**Set task**: Output exactly, and only, the lines from the line containing "obj.parent = None" through the line containing "TAN_60 = math.tan(math.radians(60))", both included.

**Data excerpt**:
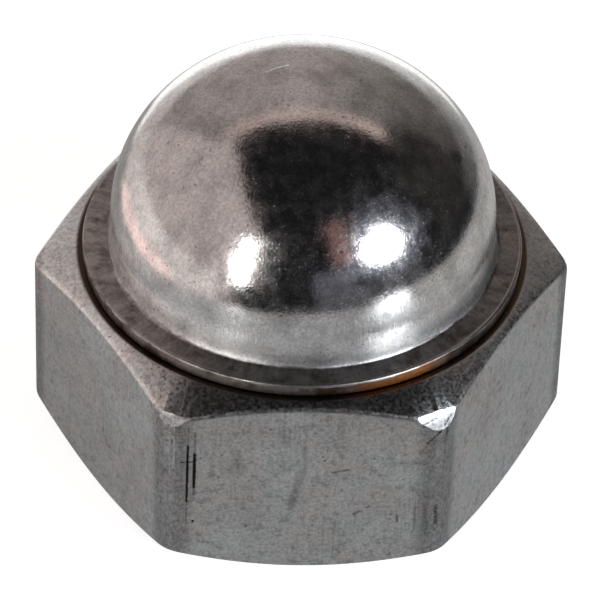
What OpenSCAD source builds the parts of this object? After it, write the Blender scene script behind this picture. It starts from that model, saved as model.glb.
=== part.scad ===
// Hexagon cap nut, M10, of the welded kind: a double-chamfered hexagon nut whose
// mouth is closed by a pressed sheet dome with a narrow out-turned flange.
// The flange is ring-welded to the flat top of the nut.
// Origin: centre of the bearing face. +Z runs along the thread axis to the dome.
// All sizes are in millimetres.

/* [Nut] */
// Width across the flats of the hexagon
across_flats = 17; // [15:0.5:24]
// Height of the hexagon nut without its weld ring
nut_h = 8; // [6:0.5:12]
// Radius on the six upright edges of the hexagon
corner_r = 0.8; // [0.3:0.1:1.5]
// How far the edge of each flat end lies inside the flats
land_inset = 0.3; // [0.1:0.05:0.6]
// Slope of the upper chamfer from the horizontal, in degrees
top_chamfer_angle = 27; // [15:1:35]
// Slope of the lower chamfer from the horizontal, in degrees
bottom_chamfer_angle = 30; // [15:1:35]

/* [Thread hole] */
// Nominal diameter of the thread
thread_d = 10; // [8:1:12]
// Pitch of the thread
thread_pitch = 1.5; // [0.75:0.25:1.75]
// How much wider than the thread each countersink is, on the diameter
countersink_over = 0.4; // [0.1:0.1:1]
// Full angle of both countersinks, in degrees
countersink_angle = 120; // [90:5:120]

/* [Weld] */
// Height of the squashed weld ring that carries the flange
weld_ring_h = 0.06; // [0.02:0.02:0.3]
// Width of the weld ring, measured along the radius
weld_ring_w = 0.5; // [0.3:0.05:0.6]
// Depth of the seam that stays open under the flange's rim
weld_seam = 0.25; // [0.1:0.05:0.35]

/* [Dome cap] */
// Thickness of the pressed sheet
sheet_t = 0.45; // [0.4:0.05:0.8]
// Step from the flange's rim to the edge of the nut's flat top
flange_step = 0.25; // [0.15:0.05:0.6]
// Rounding on the upper edge of the flange's rim
rim_r = 0.1; // [0.05:0.05:0.3]
// How far the flange's rim stands out from the skirt
flange_w = 1; // [0.9:0.05:1.3]
// Radius of the fillet between flange and skirt, on the outside
skirt_fillet_r = 0.15; // [0.1:0.05:0.25]
// Radius of the flare at the foot of the skirt
flare_r = 1.25; // [1:0.05:2]
// Height of the flare over the flange
flare_h = 0.6; // [0.4:0.05:0.8]
// Length of the straight skirt between flare and dome
skirt_h = 0.55; // [0.2:0.05:3]
// Distance of the shoulder arc's centre from the axis
shoulder_offset = 1.45; // [0.5:0.05:2.5]
// How much larger the crown's radius is than the skirt's
crown_excess = 0.6; // [0.2:0.05:2]

/* [Hidden] */
$fn = 96;

// Overlap that lets one cutter run past the face it cuts
past = 0.5;
// Farthest that a chord may lie inside the arc it follows
chord_error = 0.003;

// Nut: flat ends, corners and chamfers
land_r = across_flats / 2 - land_inset;
corner_c = (across_flats / 2 - corner_r) / cos(30);
chamfer_reach = across_flats / 2 / cos(30) + past;
top_drop = (chamfer_reach - land_r) * tan(top_chamfer_angle);
bottom_rise = (chamfer_reach - land_r) * tan(bottom_chamfer_angle);

// Thread hole: the basic minor diameter of an ISO thread, and its countersinks
thread_depth = 5 / 8 * cos(30) * thread_pitch;
minor_r = thread_d / 2 - thread_depth;
countersink_r = (thread_d + countersink_over) / 2;
countersink_h = (countersink_r - minor_r) / tan(countersink_angle / 2);
countersink_flare = past * tan(countersink_angle / 2);

// Weld ring, set in from the flange's rim by the seam
flange_r = land_r - flange_step;
weld_ring_r = flange_r - weld_seam;

// Cap: heights up the axis, and the radii of the skirt, the shoulder and the crown
seat_z = nut_h + weld_ring_h;
flange_top_z = seat_z + sheet_t;
skirt_r = flange_r - flange_w;
flare_z = flange_top_z + flare_h;
flare_angle = asin((flare_h - skirt_fillet_r) / (flare_r - skirt_fillet_r));
shoulder_z = flare_z + skirt_h;
shoulder_r = skirt_r - shoulder_offset;
crown_r = skirt_r + crown_excess;
crown_drop = sqrt(pow(crown_r - shoulder_r, 2) - pow(shoulder_offset, 2));
crown_z = shoulder_z - crown_drop;
crown_angle = atan2(crown_drop, shoulder_offset);

// Points of an arc round centre c, from one angle to another, both ends included
function arc(c, r, from, to) =
    let (steps = ceil(abs(to - from) / (2 * acos(1 - chord_error / r))))
    [for (i = [0:steps]) let (a = from + (to - from) * i / steps) c + r * [cos(a), sin(a)]];

// The same arc without its first point, for one that carries on from another arc
function arc_on(c, r, from, to) =
    let (points = arc(c, r, from, to)) [for (i = [1:len(points) - 1]) points[i]];

// Hexagon with rounded corners, two of its flats facing along Y
module rounded_hexagon() {
    polygon([for (corner = [0:60:300])
        each arc(corner_c * [cos(corner), sin(corner)], corner_r, corner - 30, corner + 30)]);
}

// Turned blank that puts the chamfers on both ends of the hexagon
module chamfered_blank() {
    rotate_extrude() polygon([
        [0, 0],
        [land_r, 0],
        [chamfer_reach, bottom_rise],
        [chamfer_reach, nut_h - top_drop],
        [land_r, nut_h],
        [0, nut_h]]);
}

// What the drill and the two countersinks take away
module thread_hole() {
    translate([0, 0, -past]) cylinder(r = minor_r, h = nut_h + 2 * past);
    for (end = [0, 1])
        translate([0, 0, end * nut_h]) mirror([0, 0, end]) translate([0, 0, -past])
            cylinder(r1 = countersink_r + countersink_flare, r2 = minor_r,
                     h = past + countersink_h);
}

module hex_nut() {
    color("slategray") {
        difference() {
            intersection() {
                linear_extrude(nut_h) rounded_hexagon();
                chamfered_blank();
            }
            thread_hole();
        }
        translate([0, 0, nut_h]) rotate_extrude()
            translate([weld_ring_r - weld_ring_w, 0]) square([weld_ring_w, weld_ring_h]);
    }
}

// Half section of the cap: up the outside from the rim to the crown on the axis,
// then down the inside, one sheet thickness away, and back along the underside
module cap_section() {
    rim_c = [flange_r - rim_r, flange_top_z - rim_r];
    flare_c = [skirt_r + flare_r, flare_z];
    fillet_c = flare_c - (flare_r - skirt_fillet_r) * [cos(flare_angle), sin(flare_angle)];
    shoulder_c = [shoulder_offset, shoulder_z];
    crown_c = [0, crown_z];
    polygon([
        [flange_r, seat_z],
        each arc(rim_c, rim_r, 0, 90),
        each arc(fillet_c, skirt_fillet_r, 270, 180 + flare_angle),
        each arc_on(flare_c, flare_r, 180 + flare_angle, 180),
        each arc(shoulder_c, shoulder_r, 0, crown_angle),
        each arc_on(crown_c, crown_r, crown_angle, 90),
        each arc(crown_c, crown_r - sheet_t, 90, crown_angle),
        each arc_on(shoulder_c, shoulder_r - sheet_t, crown_angle, 0),
        each arc(flare_c, flare_r + sheet_t, 180, 180 + flare_angle),
        each arc_on(fillet_c, skirt_fillet_r + sheet_t, 180 + flare_angle, 270)]);
}

module dome_cap() {
    color("silver") rotate_extrude() cap_section();
}

hex_nut();
dome_cap();
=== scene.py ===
"""Dresses the welded M10 cap nut: a cold-formed hexagon nut and the pressed dome on it.

Each piece is modelled and given its finish by one operator, and one more sets the
studio. All sizes are real ones, in metres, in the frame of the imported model.
"""

import math

import bmesh
import bpy
from bpy.props import FloatProperty, FloatVectorProperty, PointerProperty
from mathutils import Matrix, Vector


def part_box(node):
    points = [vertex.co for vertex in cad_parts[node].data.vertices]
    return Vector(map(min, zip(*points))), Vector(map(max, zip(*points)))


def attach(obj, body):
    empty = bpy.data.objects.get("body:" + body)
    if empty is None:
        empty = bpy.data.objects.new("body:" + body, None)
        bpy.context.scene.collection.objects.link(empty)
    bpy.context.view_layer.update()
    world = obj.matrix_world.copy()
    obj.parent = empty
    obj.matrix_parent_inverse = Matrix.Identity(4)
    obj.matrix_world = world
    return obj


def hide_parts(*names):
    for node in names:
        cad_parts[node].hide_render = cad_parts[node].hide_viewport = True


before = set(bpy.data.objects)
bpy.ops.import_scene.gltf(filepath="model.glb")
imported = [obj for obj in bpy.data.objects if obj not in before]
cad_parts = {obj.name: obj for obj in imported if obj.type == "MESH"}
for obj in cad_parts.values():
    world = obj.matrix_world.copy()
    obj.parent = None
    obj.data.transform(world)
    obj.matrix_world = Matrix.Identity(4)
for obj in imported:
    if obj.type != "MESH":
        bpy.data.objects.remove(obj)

bl_info = {
    "name": "Welded Cap Nut",
    "version": (1, 0, 0),
    "blender": (4, 5, 0),
    "location": "View3D > Sidebar > Cap Nut",
    "description": "Models an M10 cap nut with its thread, weld and worn steel finish",
    "category": "Add Mesh",
}

MM = 0.001
# Closer points are merged, and a tool runs this far past what it cuts.
MERGE, PAST = 0.0002 * MM, 0.5 * MM
# Shares of the hexagon and of the thread's profile, and slope of the countersinks.
COS_30, TAN_30 = math.cos(math.radians(30)), math.tan(math.radians(30))
TAN_60 = math.tan(math.radians(60))

# Marks of wear on the front flat, in mm: both ends (x, z), width and how dark it is.
# Marks up to PATCHY dark are broken up. The numbers in DEEP are cut as grooves too.
MARKS = (
    (-4.12, 7.0, -4.17, 2.3, 0.05, 0.5), (-4.13, 6.1, -4.16, 3.4, 0.09, 0.97),
    (-3.88, 6.7, -3.91, 3.7, 0.12, 0.5), (-3.89, 5.7, -3.91, 4.1, 0.11, 0.97),
    (-4.38, 5.3, -3.84, 5.36, 0.06, 0.85), (-3.92, 2.43, -3.92, 2.39, 0.11, 0.97),
    (-2.02, 2.2, -2.02, 2.18, 0.08, 0.8), (-4.7, 6.35, -4.7, 6.2, 0.07, 0.75),
    (-0.12, 4.83, -0.43, 3.05, 0.32, 0.34), (0.0, 6.3, 0.05, 4.7, 0.16, 0.22),
    (-2.45, 5.8, -2.2, 4.9, 0.4, 0.24), (-0.85, 6.95, -0.7, 6.3, 0.35, 0.22),
    (-3.3, 5.5, -3.25, 4.6, 0.22, 0.25), (2.9, 5.25, 4.3, 5.35, 0.25, 0.22),
    (0.8, 6.1, 0.8, 5.9, 0.06, 0.6), (0.72, 5.45, 0.7, 5.42, 0.08, 0.8),
    (1.0, 4.85, 1.6, 5.0, 0.09, 0.6), (1.85, 2.85, 2.0, 2.95, 0.14, 0.6),
    (3.35, 2.8, 3.38, 2.45, 0.07, 0.7), (4.72, 3.2, 4.76, 2.3, 0.14, 0.75),
    (4.0, 3.2, 4.0, 2.0, 0.09, 0.4), (4.35, 3.3, 4.38, 1.9, 0.16, 0.3),
    (4.3, 6.3, 4.78, 6.85, 0.09, 0.9), (4.9, 7.0, 5.2, 7.3, 0.07, 0.8),
    (5.0, 6.85, 4.98, 6.55, 0.07, 0.85), (4.98, 6.55, 4.8, 6.45, 0.05, 0.6),
    (4.1, 7.2, 4.6, 7.25, 0.06, 0.8))
PATCHY = 0.9
DEEP = (1, 3, 5, 22, 24)
# Knocked corners: x and z in mm, the direction that each faces, and its level along that.
KNOCKS = ((-4.55, 7.3, (-0.41, -0.77, 0.49), 11.83), (4.3, 7.3, (0.376, -0.7285, 0.573), 11.86))
# Painted light and shade on the upper chamfer, darker in front and lighter at the sides:
# two azimuths in degrees, and the factor on its colour at each.
SOOT = ((-35, -27, 2, 0.5), (27, 35, 1, 2.6), (-120, -95, 0.63, 1))
# Where the cap's finish changes, in mm over its flange: oxide in the corner, dull foot,
# foot painted lighter as a painted reflection, and drawn skirt, then the two ends of the part of
# the foot that mirrors the table.
CAP_ZONES = (
    (0.11, 0.04), (0.99, 0.49), (1.49, 0.89), (2.39, 1.79), (1.44, 0.94), (0.34, 0.59))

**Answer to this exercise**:
    obj.parent = None
    obj.data.transform(world)
    obj.matrix_world = Matrix.Identity(4)
for obj in imported:
    if obj.type != "MESH":
        bpy.data.objects.remove(obj)

bl_info = {
    "name": "Welded Cap Nut",
    "version": (1, 0, 0),
    "blender": (4, 5, 0),
    "location": "View3D > Sidebar > Cap Nut",
    "description": "Models an M10 cap nut with its thread, weld and worn steel finish",
    "category": "Add Mesh",
}

MM = 0.001
# Closer points are merged, and a tool runs this far past what it cuts.
MERGE, PAST = 0.0002 * MM, 0.5 * MM
# Shares of the hexagon and of the thread's profile, and slope of the countersinks.
COS_30, TAN_30 = math.cos(math.radians(30)), math.tan(math.radians(30))
TAN_60 = math.tan(math.radians(60))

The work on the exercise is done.